**Instruction**
Starting at the line that contains "const ON_PANEL = 0.5;", reproduce each line exactly up to and including the line that contains "bpy.data.objects.remove(obj)". Reproduce nothing else.

**Material provided**
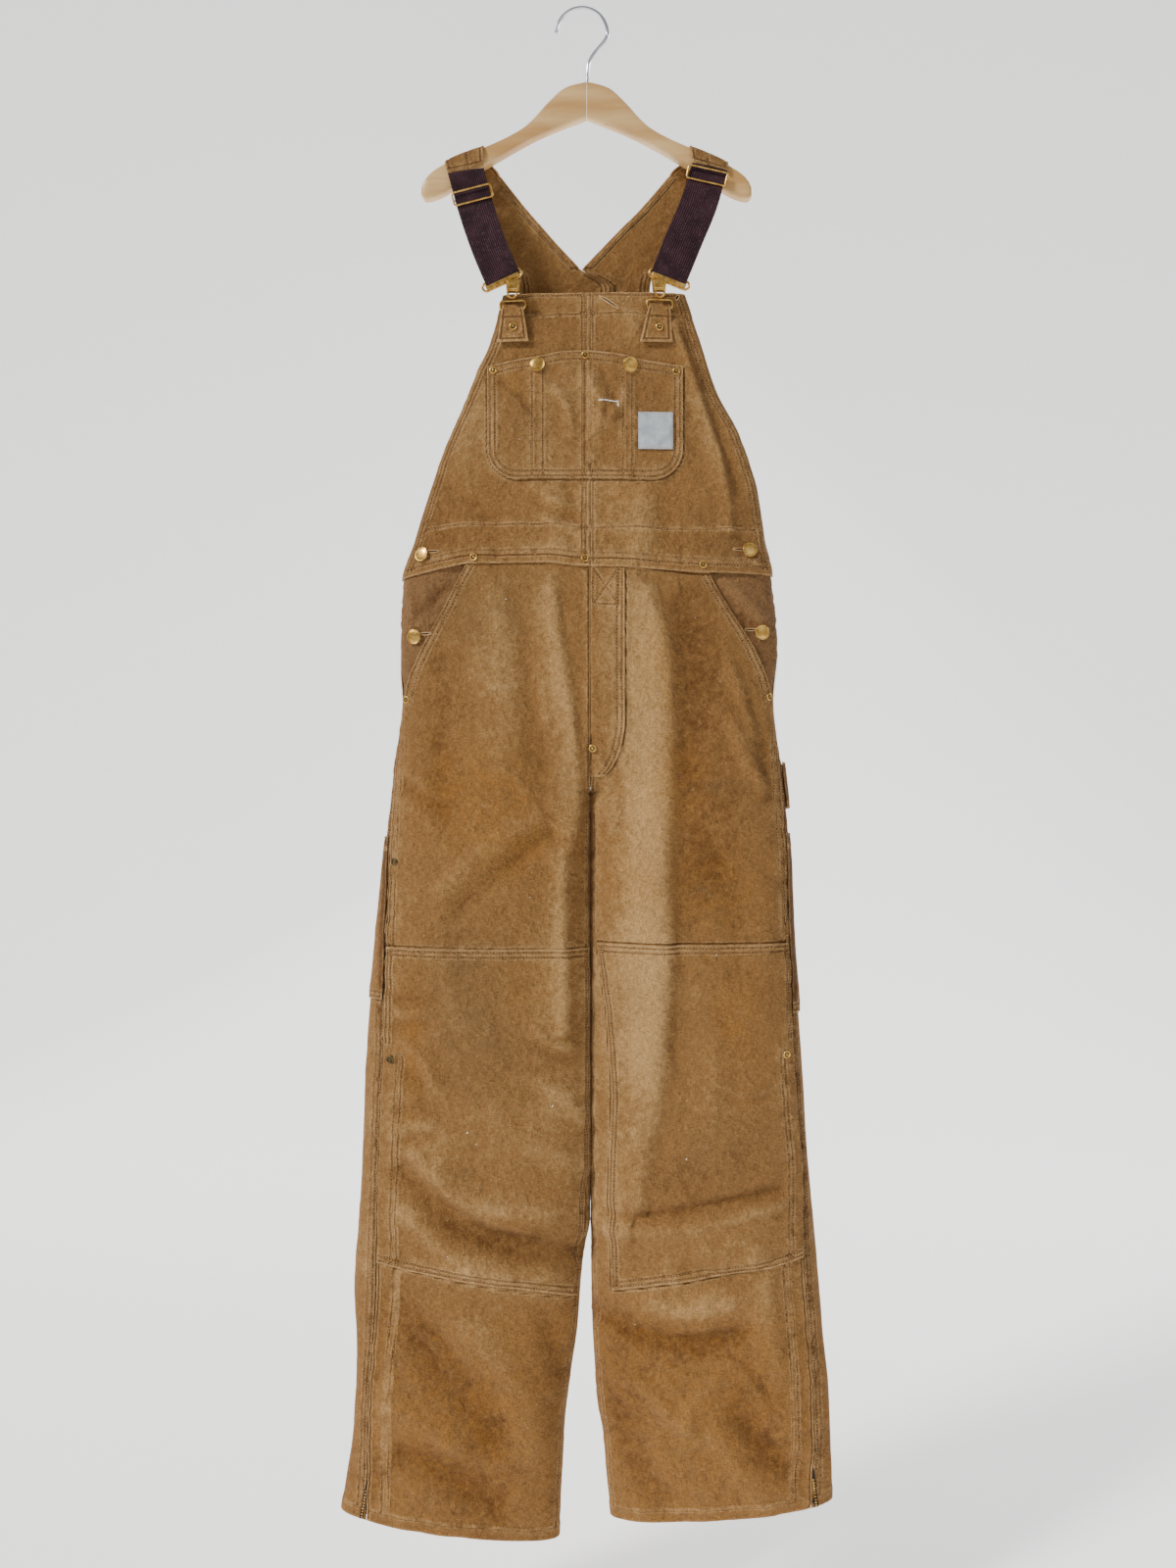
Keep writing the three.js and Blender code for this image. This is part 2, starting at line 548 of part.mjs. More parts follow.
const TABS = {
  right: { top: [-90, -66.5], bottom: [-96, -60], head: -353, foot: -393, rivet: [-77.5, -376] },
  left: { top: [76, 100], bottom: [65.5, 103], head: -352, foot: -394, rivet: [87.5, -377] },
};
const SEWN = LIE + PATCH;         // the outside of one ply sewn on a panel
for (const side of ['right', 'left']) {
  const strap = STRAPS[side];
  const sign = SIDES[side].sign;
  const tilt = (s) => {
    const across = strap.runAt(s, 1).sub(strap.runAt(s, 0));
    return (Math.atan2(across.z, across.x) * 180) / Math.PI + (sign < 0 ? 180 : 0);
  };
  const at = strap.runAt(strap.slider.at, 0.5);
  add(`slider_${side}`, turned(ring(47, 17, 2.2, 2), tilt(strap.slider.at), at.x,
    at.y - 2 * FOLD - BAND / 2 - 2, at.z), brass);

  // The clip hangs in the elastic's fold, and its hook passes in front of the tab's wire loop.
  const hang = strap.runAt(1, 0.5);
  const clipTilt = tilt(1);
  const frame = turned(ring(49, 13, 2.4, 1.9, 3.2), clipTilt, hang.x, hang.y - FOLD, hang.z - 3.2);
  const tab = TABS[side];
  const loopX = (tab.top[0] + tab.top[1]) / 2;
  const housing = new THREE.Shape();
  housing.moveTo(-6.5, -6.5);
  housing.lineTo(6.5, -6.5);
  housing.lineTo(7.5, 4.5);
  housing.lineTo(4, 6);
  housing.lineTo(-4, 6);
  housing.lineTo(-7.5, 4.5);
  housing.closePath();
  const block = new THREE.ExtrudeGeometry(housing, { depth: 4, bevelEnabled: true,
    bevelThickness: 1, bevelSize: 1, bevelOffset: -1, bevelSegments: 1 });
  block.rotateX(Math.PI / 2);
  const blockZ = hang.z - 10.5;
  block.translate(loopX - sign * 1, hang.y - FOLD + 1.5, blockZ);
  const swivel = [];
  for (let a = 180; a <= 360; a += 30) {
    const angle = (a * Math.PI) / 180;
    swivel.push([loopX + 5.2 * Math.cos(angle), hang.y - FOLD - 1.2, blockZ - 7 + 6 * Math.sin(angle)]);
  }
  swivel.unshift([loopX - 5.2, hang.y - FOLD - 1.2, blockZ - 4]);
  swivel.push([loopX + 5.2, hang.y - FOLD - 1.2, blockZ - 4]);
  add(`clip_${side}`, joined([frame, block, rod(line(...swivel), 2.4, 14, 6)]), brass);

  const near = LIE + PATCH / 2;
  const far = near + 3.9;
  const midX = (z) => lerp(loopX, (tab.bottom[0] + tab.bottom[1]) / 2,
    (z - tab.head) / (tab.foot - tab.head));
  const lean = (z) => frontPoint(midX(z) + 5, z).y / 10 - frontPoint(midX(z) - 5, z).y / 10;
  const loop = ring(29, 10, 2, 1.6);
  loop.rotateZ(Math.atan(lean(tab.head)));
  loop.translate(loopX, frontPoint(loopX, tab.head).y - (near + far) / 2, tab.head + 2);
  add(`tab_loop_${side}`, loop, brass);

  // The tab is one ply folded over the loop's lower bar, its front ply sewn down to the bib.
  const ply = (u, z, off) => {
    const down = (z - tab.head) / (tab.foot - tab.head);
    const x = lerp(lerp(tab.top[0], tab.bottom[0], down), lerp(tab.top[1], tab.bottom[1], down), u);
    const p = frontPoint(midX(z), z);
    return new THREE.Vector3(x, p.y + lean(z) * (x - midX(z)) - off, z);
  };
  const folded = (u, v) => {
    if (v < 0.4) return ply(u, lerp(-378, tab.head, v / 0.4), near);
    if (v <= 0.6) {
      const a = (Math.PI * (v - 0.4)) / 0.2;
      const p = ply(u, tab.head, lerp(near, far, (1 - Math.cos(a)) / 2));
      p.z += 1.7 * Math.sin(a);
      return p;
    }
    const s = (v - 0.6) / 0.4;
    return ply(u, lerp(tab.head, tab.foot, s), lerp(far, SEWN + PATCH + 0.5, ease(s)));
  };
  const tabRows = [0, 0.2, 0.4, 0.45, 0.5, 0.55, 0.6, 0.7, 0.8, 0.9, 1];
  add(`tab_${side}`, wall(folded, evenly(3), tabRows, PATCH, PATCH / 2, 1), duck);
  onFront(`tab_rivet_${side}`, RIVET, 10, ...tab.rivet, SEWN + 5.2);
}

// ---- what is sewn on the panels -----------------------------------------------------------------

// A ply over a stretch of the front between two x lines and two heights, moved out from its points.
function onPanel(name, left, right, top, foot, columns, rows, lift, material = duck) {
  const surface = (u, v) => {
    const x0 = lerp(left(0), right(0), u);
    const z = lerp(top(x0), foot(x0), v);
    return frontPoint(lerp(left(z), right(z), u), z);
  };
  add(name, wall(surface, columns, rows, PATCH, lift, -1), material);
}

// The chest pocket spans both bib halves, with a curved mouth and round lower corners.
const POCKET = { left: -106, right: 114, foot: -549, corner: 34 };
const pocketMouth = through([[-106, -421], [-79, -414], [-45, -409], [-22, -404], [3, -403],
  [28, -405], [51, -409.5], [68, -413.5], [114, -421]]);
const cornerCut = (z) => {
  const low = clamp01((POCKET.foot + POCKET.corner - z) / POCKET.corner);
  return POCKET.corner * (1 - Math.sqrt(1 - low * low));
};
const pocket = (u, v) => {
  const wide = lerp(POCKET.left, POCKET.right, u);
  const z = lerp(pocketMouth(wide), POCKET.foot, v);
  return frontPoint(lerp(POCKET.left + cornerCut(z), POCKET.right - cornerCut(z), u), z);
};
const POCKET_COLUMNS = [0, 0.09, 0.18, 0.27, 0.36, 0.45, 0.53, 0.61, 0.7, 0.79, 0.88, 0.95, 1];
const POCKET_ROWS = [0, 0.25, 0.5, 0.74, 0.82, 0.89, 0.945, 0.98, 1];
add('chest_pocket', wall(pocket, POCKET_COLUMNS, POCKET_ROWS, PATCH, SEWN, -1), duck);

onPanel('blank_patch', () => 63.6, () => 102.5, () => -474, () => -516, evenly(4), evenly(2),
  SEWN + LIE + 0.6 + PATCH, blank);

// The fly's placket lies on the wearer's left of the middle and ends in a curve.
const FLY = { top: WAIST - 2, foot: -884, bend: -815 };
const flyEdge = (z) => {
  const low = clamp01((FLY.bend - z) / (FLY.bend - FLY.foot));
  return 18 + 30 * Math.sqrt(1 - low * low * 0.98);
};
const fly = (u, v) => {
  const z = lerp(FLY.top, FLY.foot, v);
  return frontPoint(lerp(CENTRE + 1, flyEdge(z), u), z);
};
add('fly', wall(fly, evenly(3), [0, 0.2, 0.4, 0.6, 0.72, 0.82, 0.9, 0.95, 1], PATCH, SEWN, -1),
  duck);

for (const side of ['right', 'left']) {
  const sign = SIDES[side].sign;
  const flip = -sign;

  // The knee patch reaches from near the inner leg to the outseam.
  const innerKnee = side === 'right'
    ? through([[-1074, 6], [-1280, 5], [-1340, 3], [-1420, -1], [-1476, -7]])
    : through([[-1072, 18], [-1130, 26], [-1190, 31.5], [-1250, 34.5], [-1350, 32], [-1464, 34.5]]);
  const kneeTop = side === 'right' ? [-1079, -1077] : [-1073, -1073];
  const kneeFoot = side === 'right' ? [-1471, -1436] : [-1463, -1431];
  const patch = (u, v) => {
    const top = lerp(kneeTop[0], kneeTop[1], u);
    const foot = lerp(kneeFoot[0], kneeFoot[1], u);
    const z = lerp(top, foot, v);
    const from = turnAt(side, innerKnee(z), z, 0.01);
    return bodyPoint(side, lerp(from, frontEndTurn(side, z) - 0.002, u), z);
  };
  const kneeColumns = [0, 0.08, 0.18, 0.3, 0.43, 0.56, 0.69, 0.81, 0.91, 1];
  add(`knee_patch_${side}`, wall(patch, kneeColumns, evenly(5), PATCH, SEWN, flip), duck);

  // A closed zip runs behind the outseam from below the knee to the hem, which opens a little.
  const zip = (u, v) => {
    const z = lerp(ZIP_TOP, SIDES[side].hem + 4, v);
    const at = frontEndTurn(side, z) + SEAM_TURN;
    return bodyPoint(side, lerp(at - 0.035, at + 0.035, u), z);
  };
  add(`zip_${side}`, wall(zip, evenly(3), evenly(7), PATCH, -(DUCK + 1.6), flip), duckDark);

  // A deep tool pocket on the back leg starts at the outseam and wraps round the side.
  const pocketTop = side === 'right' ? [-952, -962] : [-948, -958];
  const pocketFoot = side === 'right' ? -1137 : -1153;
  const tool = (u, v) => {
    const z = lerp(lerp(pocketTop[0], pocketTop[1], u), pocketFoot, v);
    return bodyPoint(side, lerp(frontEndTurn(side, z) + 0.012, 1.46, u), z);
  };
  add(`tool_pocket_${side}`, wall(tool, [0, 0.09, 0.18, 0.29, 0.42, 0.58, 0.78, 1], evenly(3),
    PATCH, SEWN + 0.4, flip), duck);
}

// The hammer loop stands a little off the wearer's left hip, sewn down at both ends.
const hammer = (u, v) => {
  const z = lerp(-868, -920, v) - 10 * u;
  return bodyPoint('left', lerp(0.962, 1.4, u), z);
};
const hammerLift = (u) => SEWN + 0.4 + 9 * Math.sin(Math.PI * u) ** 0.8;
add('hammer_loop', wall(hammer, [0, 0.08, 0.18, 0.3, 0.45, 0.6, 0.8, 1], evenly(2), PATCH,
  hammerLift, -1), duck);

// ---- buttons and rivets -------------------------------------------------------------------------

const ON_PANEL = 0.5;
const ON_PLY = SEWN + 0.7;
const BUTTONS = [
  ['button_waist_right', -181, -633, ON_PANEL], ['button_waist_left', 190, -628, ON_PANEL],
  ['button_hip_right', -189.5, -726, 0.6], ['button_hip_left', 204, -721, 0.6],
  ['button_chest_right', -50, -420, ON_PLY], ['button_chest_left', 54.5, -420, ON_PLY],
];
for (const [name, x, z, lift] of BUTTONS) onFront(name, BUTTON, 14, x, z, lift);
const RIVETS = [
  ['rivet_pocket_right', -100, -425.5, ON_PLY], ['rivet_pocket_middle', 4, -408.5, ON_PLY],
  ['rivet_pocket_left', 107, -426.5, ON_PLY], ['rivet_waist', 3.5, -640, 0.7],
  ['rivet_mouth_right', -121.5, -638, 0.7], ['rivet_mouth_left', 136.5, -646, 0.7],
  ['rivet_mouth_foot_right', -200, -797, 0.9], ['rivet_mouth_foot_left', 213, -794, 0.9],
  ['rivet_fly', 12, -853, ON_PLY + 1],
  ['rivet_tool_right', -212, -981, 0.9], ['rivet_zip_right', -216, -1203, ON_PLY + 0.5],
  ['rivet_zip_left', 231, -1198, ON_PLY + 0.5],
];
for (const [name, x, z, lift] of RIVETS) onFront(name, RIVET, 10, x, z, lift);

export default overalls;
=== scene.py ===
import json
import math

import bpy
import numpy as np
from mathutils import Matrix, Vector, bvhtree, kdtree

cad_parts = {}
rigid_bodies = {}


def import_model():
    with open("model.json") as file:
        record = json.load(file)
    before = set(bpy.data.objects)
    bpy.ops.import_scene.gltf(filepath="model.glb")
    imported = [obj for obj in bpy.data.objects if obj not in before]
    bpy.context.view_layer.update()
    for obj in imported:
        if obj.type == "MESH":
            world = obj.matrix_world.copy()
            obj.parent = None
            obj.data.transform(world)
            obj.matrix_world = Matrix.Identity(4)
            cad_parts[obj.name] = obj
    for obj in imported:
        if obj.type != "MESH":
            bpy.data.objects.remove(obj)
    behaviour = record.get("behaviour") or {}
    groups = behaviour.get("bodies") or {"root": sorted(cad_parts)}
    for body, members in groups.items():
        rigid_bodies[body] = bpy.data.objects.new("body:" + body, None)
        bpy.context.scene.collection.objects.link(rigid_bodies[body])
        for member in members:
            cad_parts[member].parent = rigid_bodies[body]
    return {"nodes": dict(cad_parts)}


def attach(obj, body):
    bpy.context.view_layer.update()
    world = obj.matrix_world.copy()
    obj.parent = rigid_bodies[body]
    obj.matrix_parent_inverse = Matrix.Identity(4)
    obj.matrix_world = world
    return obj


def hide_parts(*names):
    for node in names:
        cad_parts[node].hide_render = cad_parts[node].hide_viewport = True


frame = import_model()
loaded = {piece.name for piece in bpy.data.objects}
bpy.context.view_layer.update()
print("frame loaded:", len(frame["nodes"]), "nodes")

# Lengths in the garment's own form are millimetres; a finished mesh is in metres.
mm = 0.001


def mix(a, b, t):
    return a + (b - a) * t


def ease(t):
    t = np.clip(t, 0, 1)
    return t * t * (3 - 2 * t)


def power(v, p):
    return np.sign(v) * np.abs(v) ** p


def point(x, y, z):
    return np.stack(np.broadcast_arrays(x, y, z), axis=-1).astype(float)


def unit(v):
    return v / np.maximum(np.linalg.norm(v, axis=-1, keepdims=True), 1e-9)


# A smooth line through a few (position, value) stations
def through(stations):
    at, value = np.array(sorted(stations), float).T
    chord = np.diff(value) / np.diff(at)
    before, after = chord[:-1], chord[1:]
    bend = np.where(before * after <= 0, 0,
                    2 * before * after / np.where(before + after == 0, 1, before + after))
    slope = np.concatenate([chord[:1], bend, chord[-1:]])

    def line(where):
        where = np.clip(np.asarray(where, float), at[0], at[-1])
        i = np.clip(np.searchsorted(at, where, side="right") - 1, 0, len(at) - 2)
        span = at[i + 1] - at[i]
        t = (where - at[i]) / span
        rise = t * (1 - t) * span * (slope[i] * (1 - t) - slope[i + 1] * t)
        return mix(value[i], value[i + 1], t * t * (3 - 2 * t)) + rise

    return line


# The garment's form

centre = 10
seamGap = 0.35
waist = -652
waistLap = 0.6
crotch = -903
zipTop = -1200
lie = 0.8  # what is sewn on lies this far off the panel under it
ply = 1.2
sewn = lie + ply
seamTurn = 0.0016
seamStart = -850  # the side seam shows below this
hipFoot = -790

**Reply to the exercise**
const ON_PANEL = 0.5;
const ON_PLY = SEWN + 0.7;
const BUTTONS = [
  ['button_waist_right', -181, -633, ON_PANEL], ['button_waist_left', 190, -628, ON_PANEL],
  ['button_hip_right', -189.5, -726, 0.6], ['button_hip_left', 204, -721, 0.6],
  ['button_chest_right', -50, -420, ON_PLY], ['button_chest_left', 54.5, -420, ON_PLY],
];
for (const [name, x, z, lift] of BUTTONS) onFront(name, BUTTON, 14, x, z, lift);
const RIVETS = [
  ['rivet_pocket_right', -100, -425.5, ON_PLY], ['rivet_pocket_middle', 4, -408.5, ON_PLY],
  ['rivet_pocket_left', 107, -426.5, ON_PLY], ['rivet_waist', 3.5, -640, 0.7],
  ['rivet_mouth_right', -121.5, -638, 0.7], ['rivet_mouth_left', 136.5, -646, 0.7],
  ['rivet_mouth_foot_right', -200, -797, 0.9], ['rivet_mouth_foot_left', 213, -794, 0.9],
  ['rivet_fly', 12, -853, ON_PLY + 1],
  ['rivet_tool_right', -212, -981, 0.9], ['rivet_zip_right', -216, -1203, ON_PLY + 0.5],
  ['rivet_zip_left', 231, -1198, ON_PLY + 0.5],
];
for (const [name, x, z, lift] of RIVETS) onFront(name, RIVET, 10, x, z, lift);

export default overalls;
=== scene.py ===
import json
import math

import bpy
import numpy as np
from mathutils import Matrix, Vector, bvhtree, kdtree

cad_parts = {}
rigid_bodies = {}


def import_model():
    with open("model.json") as file:
        record = json.load(file)
    before = set(bpy.data.objects)
    bpy.ops.import_scene.gltf(filepath="model.glb")
    imported = [obj for obj in bpy.data.objects if obj not in before]
    bpy.context.view_layer.update()
    for obj in imported:
        if obj.type == "MESH":
            world = obj.matrix_world.copy()
            obj.parent = None
            obj.data.transform(world)
            obj.matrix_world = Matrix.Identity(4)
            cad_parts[obj.name] = obj
    for obj in imported:
        if obj.type != "MESH":
            bpy.data.objects.remove(obj)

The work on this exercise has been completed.